Поехал я в Москву, не закончив свое ленинградское турне, проделать которое меня страшно уговаривали дамы из Литфонда, наивные, хорошие, интеллигентные, пожилые дамы. В Москве меня ждало сообщение. "Роман-газета" проявила большой интерес к моему роману. Каким-то курьерским способом набрала два тома своего издания "Не хлебом единым". Редактором была Чеховская, супруга Черноутцана. Все были ко мне очень благосклонны. Жизнь складывалась прекрасно.

Роман был уже набран, сверстан. Осталось только подписать его выход в свет. И умирает Котов, директор Гослитиздата - как раз в те самые дни, когда идет обсуждение в Союзе писателей. Выступил Паустовский - и это было началом процесса, продолжением которого было рассыпание набора в "Роман-газете". Рассыпание набора и прекращение платежей...

У нас договор не имеет силы, если директивный орган вмешивается и останавливает издание.
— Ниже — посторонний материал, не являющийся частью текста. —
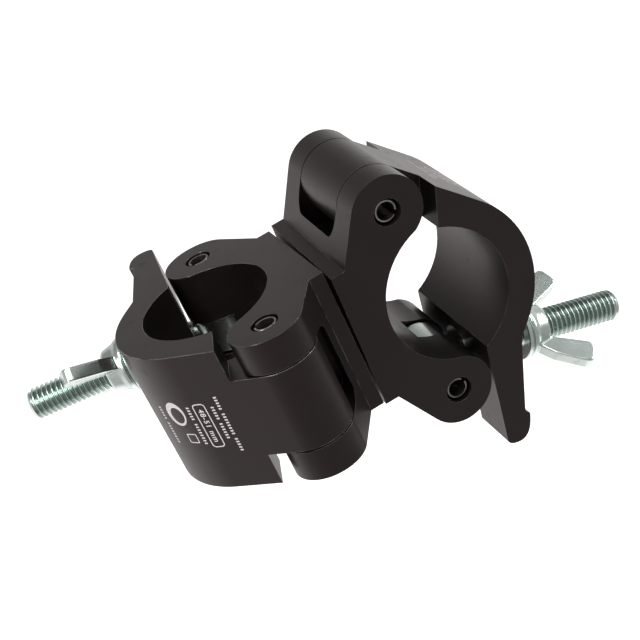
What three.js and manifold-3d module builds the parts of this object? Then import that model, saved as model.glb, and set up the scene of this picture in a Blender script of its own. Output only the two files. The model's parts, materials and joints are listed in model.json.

Его вмешательство формировалось группой людей, поставивших себе цель создать еще одного отщепенца. На эти усилия тогдашний директивный орган живо отреагировал. Особенно в этом отличался Шепилов, вскоре "примкнувший", как известно... Он у меня в романе вычитал призыв к оружию. Там у меня вырваны по его требованию две строчки. В том месте, где Вадя Невраев подхватывает начатый Авдиевым романс: "и тайно, и злобно кипящая ревность пылает!" А дальше: "оружия ищет рука". Автор замыслил показать разбитого бюрократа, отрицательного типа, потерпевшего фиаско. А "примкнувший" Шепилов всех своих высоких службистов начал пугать: вот видите, оружие! На что намекает Дудинцев?